Nggak cukup. Jadi, karena begini, kalau kita lihat buku agama, itu
isinya, iman, islam dan taqwa. Ihsannya itu hilang kemana. Hanya saja
bagaimana dirumuskan, tasawuf untuk anak TK itu bagaimana. Sebenarnya
yang mengajari akhlak juga sebanrnya buah dari tasawuf juga. Tapi harus
lebih diperdalam. Misalnya zikir apa yang bisa membimbing anak-anak itu
terus-menerus dengan Allah. Kalau saya begini, ngajarin tasawuf itu dari
bayi. Contohnya, biasanya ibu-ibu, kalau punya anak, selalu mengajari
anak-anak dengan ucapan bayi pertama kali; papa, mama, ibu, bapak, kalau
saya nggak.

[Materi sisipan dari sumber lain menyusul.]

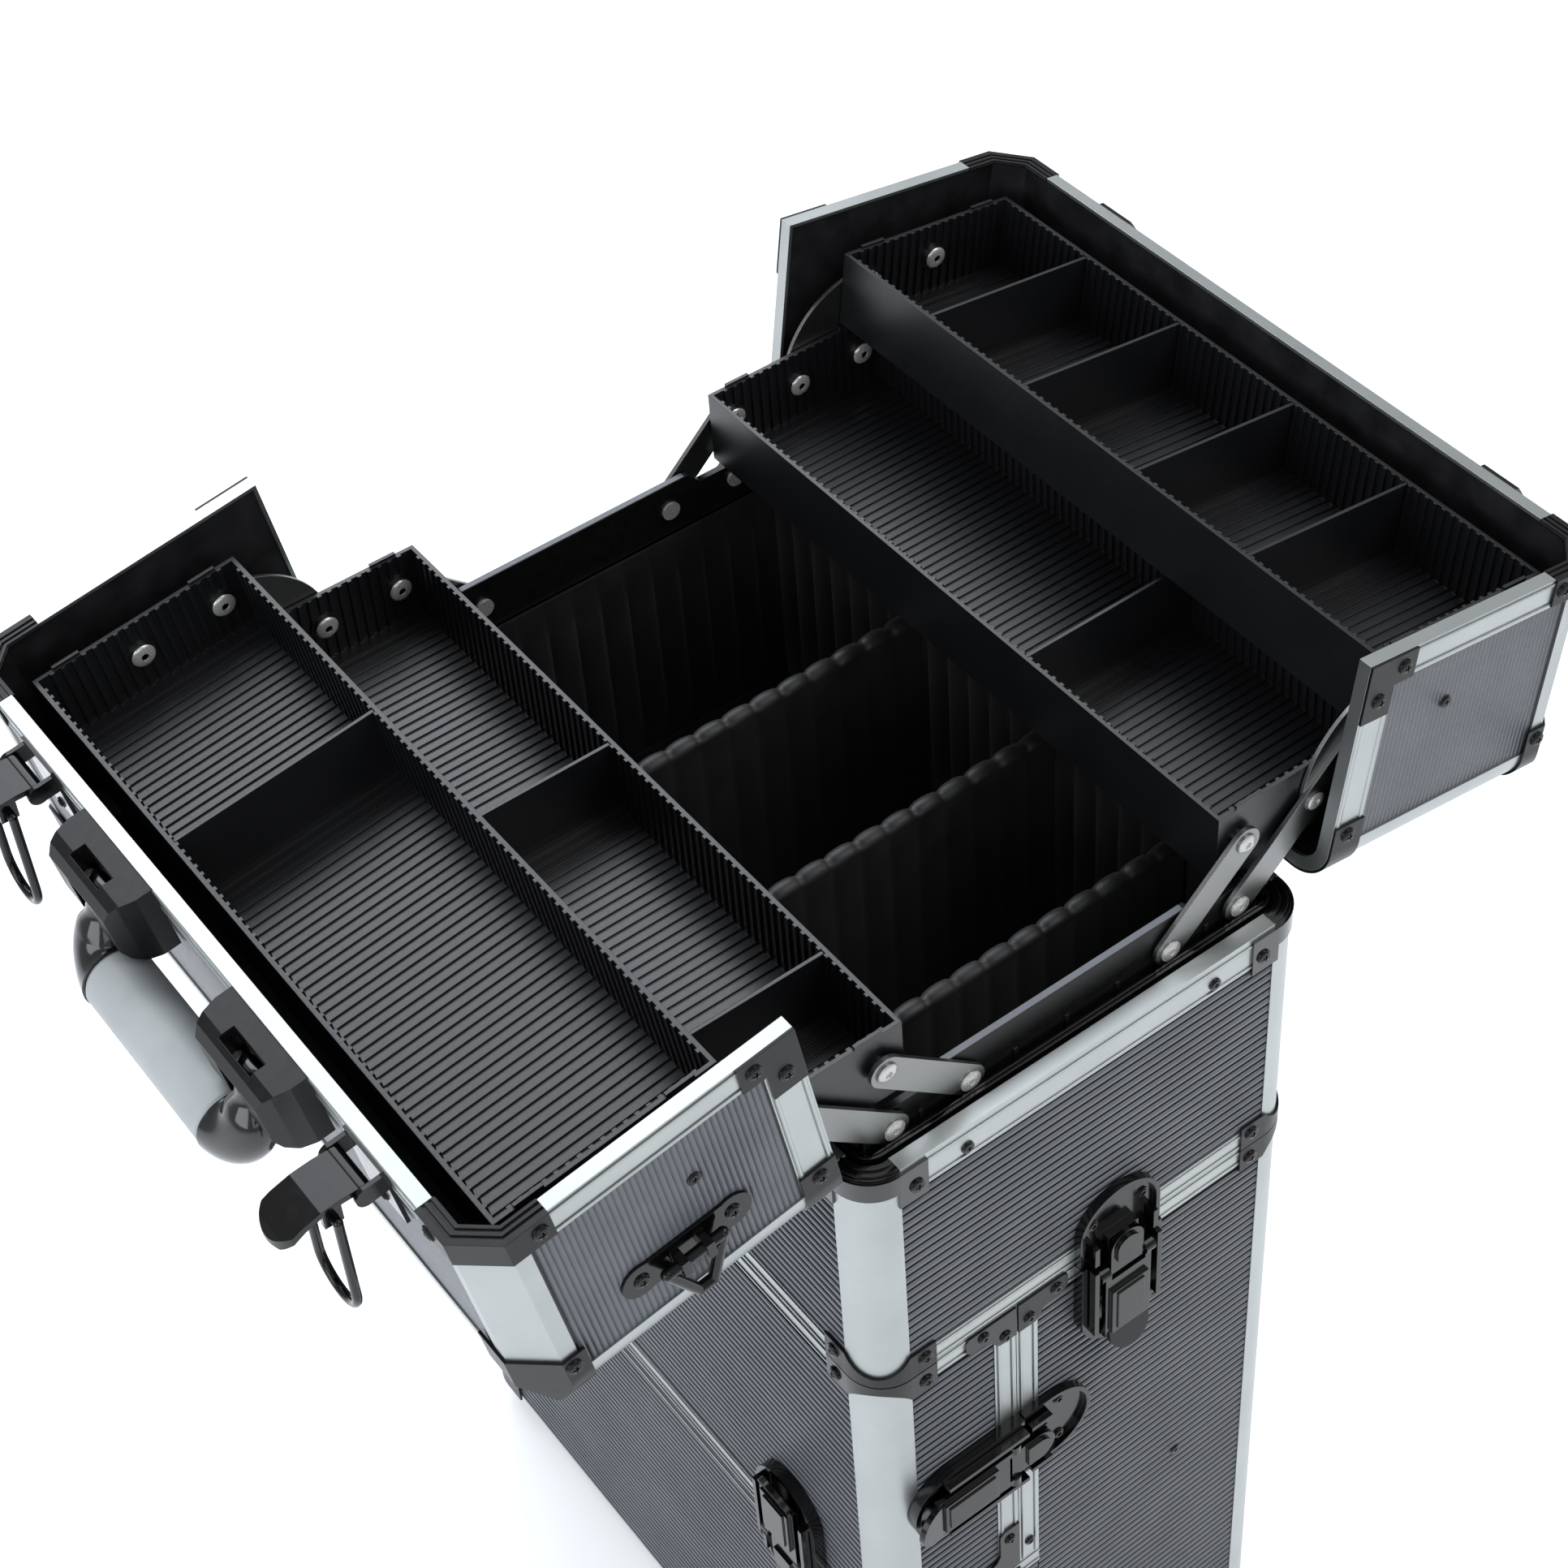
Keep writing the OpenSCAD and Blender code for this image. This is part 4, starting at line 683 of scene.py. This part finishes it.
bracketScrew = 24.5                            # from a face to the screw of the bracket round its corner
screwX, screwY = case["halfL"] - bracketScrew, case["halfW"] - bracketScrew
outX, outY = case["halfL"] + case["corner"], case["halfW"] + case["corner"]
screwZ = 8                                     # from a joint to the screws of its brackets


def cornerHeads(z, sides=(-1, 1)):
    made = []
    for side in sides:
        made.append(((outX, side * screwY, z), (1, 0, 0), 1))
        made.append(((screwX, side * outY, z), (0, side, 0), 1))
    return bothEnds(made)


medium, small = fastener["medium"], fastener["small"]
caseHeads = cornerHeads(joint + screwZ) + cornerHeads(joint - screwZ, [1])
caseHeads += cornerHeads(doorFoot - screwZ, [-1]) + cornerHeads(-case["rimDepth"] + 5)
caseHeads += [head for head in cornerHeads(case["bottom"] + screwZ) if head[0][0] > 0]
caseHeads += bothEnds([((x, y, z), (1, 0, 0), size) for x, y, z, size in (
    (outX, split + 6, joint - 13.5, medium), (outX, split + 20, joint - 6, medium),
    (case["halfL"], split + 5.5, doorFoot + 12, small), (case["halfL"], split - 2, doorFoot - 5.4, small),
    (case["halfL"] - 1, 52, doorFoot - 3, medium),
    (case["halfL"], 61, -12, medium), (case["halfL"], -61, -12, medium))])
setHeads(screwHead, "bodyScrews", caseHeads, "case", "enamel")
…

Kalimat yang diajarkan pertama adalah Allah. Entah
kedengarannya awoh, awoh, awoh. Allah.
Di pelajaran, ada iman, ada Islam, dan ihsannya nggak ada. Apakah
itu dimungkinkan karena tasawuf itu tidak terukur? Atau memang
bagaimana?
Karena memang belum tersistematisir. Seperti ketika dalam munculnya ilmu
tasawuf itu muncul baru di abad ketiga hijriyah. Kenapa tidak muncul di
zaman sahabat? Karena, kata NABI, sebaik-baik abadku, khoiru quruni,
qorni, tsuma qorni, tsuma qorni, tiga abad. Tiga abad ini, umat Islam
masih utuh. Setelah itu, nggak karuan akhlaknya. Inilah, para sufi
bergerak untuk mensistematisir, menulis buku tasawuf, ini, dan
seterusnya. Dulu kenapa nggak ditulis, nggak kayak fiqih? Lha, orang
kepribadiannya masih bagus semua, masih utuh.